TASK REQUIREMENTS
Would you print the material exactly, starting at its first line and ending at the line holding "scroll drives the"?

RECORDED INFORMATION
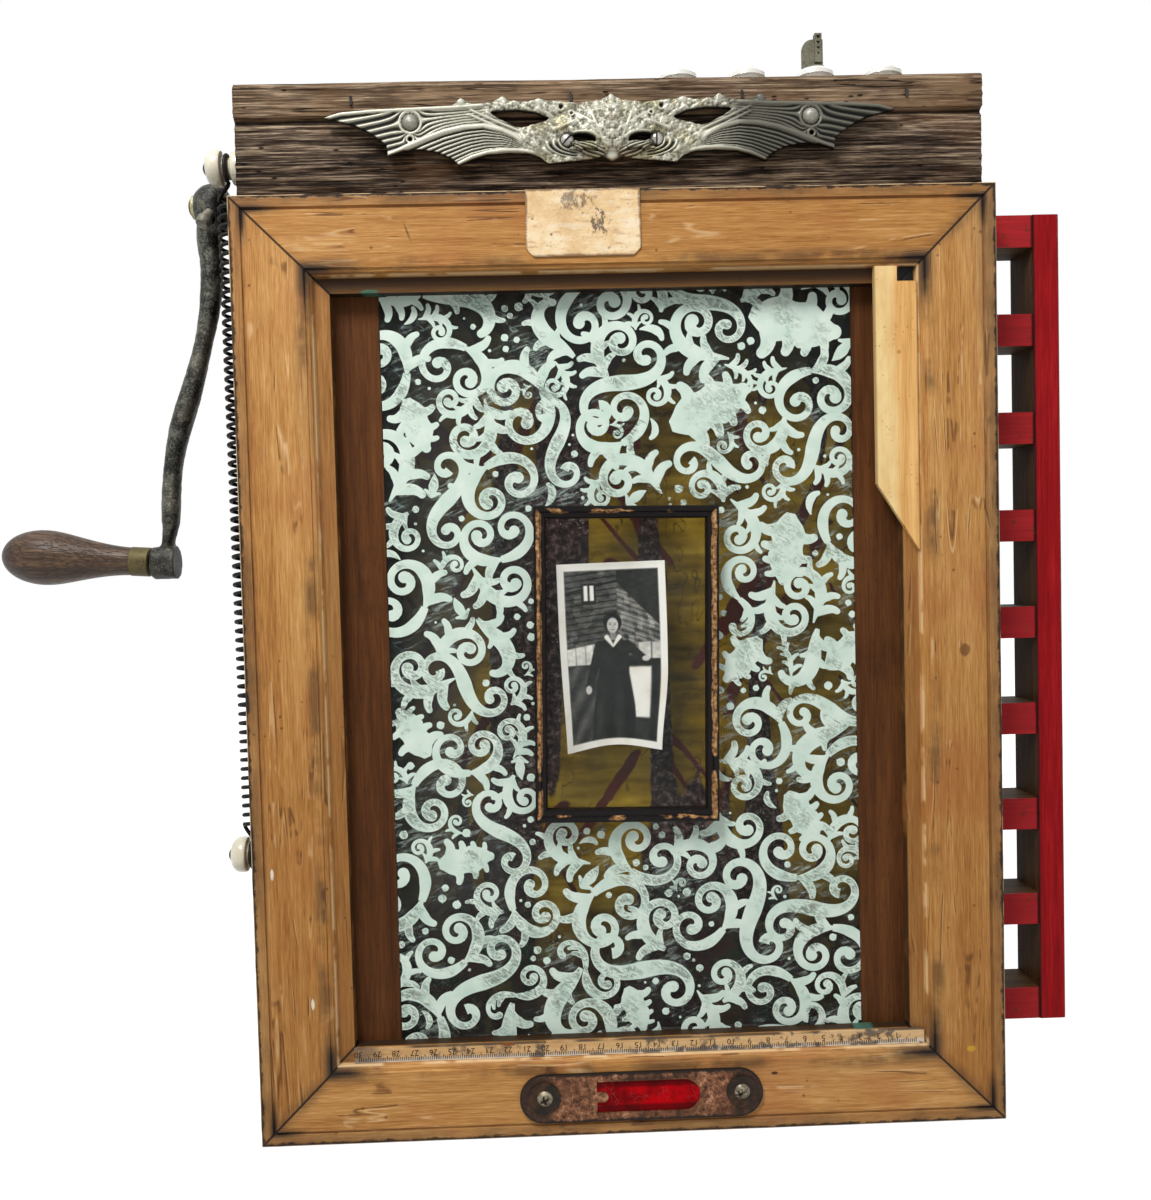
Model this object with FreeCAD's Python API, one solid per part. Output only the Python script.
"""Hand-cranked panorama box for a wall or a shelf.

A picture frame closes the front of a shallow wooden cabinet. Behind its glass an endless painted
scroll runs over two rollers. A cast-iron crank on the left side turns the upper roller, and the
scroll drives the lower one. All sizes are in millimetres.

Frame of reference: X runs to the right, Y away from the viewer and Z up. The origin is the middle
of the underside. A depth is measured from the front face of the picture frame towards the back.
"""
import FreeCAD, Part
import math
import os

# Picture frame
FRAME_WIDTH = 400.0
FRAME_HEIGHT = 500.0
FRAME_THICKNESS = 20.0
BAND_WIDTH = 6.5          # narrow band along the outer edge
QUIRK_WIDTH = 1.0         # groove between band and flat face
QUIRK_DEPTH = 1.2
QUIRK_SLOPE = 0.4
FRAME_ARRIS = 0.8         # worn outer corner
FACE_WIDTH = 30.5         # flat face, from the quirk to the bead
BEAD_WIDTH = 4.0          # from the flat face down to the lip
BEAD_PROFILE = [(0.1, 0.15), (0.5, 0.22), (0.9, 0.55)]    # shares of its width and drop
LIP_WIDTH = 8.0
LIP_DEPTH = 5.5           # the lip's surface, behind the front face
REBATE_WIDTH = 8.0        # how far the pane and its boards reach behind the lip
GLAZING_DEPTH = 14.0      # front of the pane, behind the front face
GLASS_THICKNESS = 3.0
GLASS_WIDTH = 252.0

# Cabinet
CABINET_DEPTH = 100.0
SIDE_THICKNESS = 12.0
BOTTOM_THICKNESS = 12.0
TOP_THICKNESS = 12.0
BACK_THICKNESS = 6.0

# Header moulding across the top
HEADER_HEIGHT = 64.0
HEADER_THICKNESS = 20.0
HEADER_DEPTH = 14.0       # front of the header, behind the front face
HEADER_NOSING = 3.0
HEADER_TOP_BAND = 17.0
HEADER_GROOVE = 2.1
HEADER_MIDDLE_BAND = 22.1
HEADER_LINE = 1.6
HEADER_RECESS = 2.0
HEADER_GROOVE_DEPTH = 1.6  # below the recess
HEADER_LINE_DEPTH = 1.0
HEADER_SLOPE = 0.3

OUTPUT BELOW
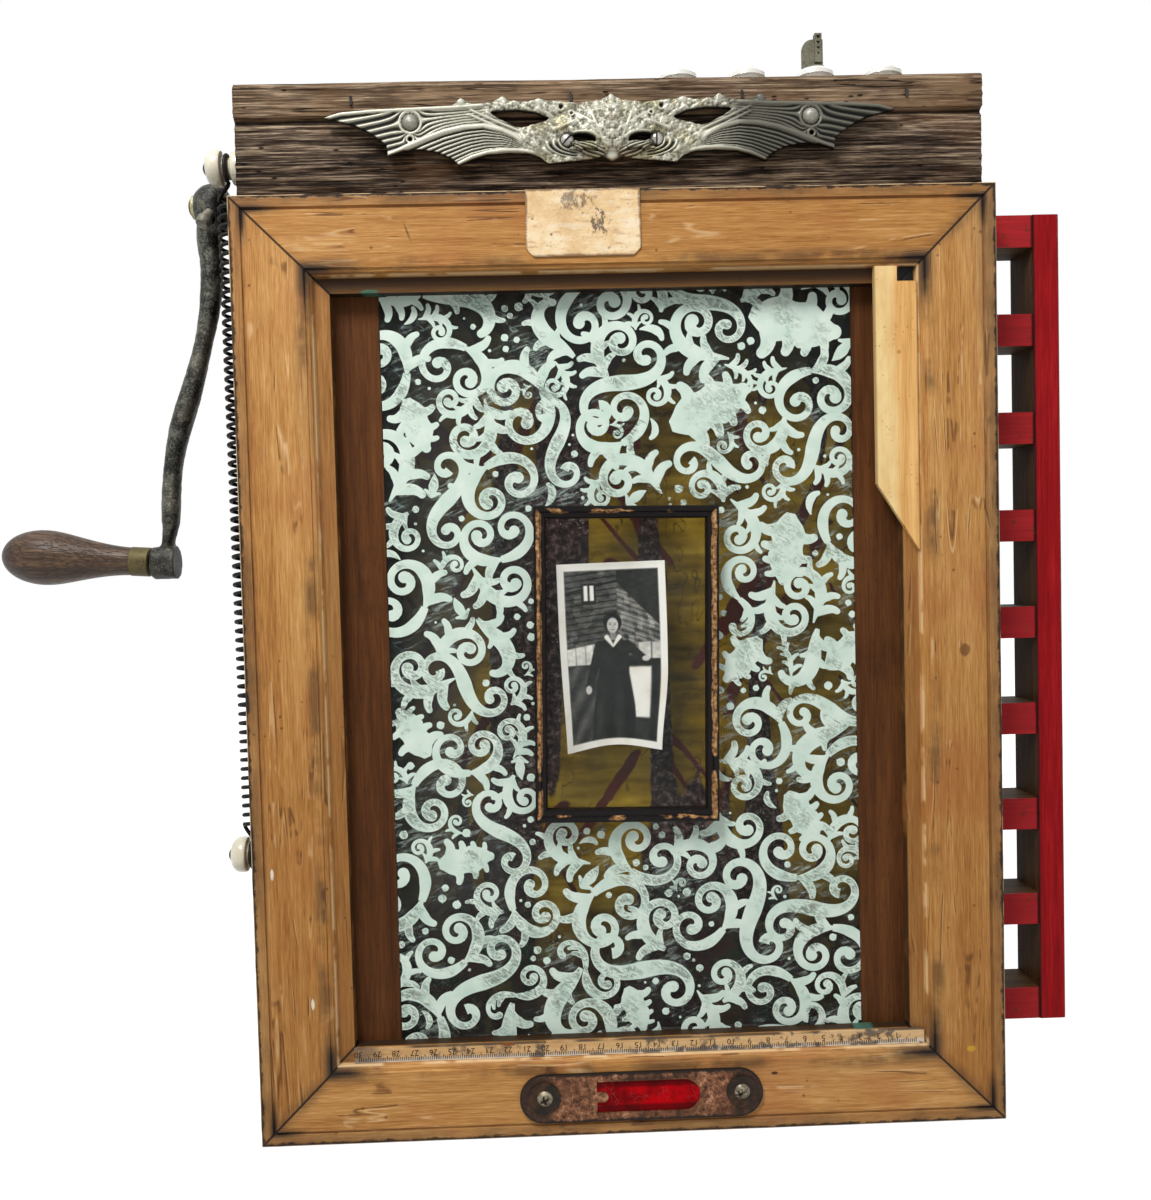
Model this object with FreeCAD's Python API, one solid per part. Output only the Python script.
"""Hand-cranked panorama box for a wall or a shelf.

A picture frame closes the front of a shallow wooden cabinet. Behind its glass an endless painted
scroll runs over two rollers. A cast-iron crank on the left side turns the upper roller, and the
scroll drives the lower one. All sizes are in millimetres.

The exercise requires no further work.